Verne was teeing off from the men’s tee.

On his downswing, he realized that his wife, Joy, was teeing up on the woman’s tee directly in front of him. Unable to stop his swing, he nailed it, and hit her directly in the temple, killing her instantly.

A few days later, Verne got a call from the coroner regarding her autopsy.
Coroner:  "Verne, your wife seemed to have died from blunt force trauma to the head.

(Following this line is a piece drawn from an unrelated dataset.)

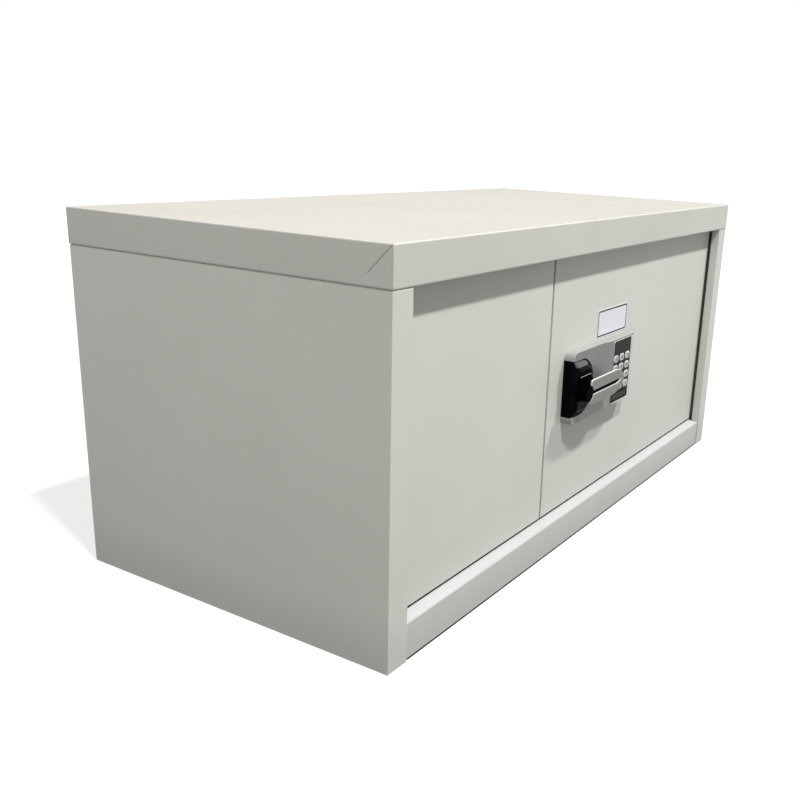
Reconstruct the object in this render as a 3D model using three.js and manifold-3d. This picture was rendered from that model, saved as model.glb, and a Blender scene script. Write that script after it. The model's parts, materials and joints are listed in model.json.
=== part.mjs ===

You said you hit a golf ball and hit her in the temple, is that correct?"
 

Verne: "Yes, sir, that’s correct."

Coroner: "Well, inexplicably I found a golf ball wedged up her ass."

Verne: "Was it a Titleist 3?"

Coroner: "Yes, it was."

Verne: "That was my mulligan."

Golf Meditations

If you really want to get better at golf, go back and take it up at a much earlier age.

Since bad shots come in groups of three, a fourth bad shot is actually the beginning of the next group of three.

No matter how bad you are playing, it is always possible to play worse.

When your shot has to carry over a water hazard, you can either hit one more club or two more balls.

A golf match is a test of your skill against your opponents luck.

Every time a golfer makes a birdie, he must subsequently make two triple bogeys to restore the fundamental equilibrium of the universe.

You can put “draw” on the ball, you can put “fade” on the ball, but no golfer can put “straight” on the ball.

Don’t buy a putter until you’ve had a chance to throw it.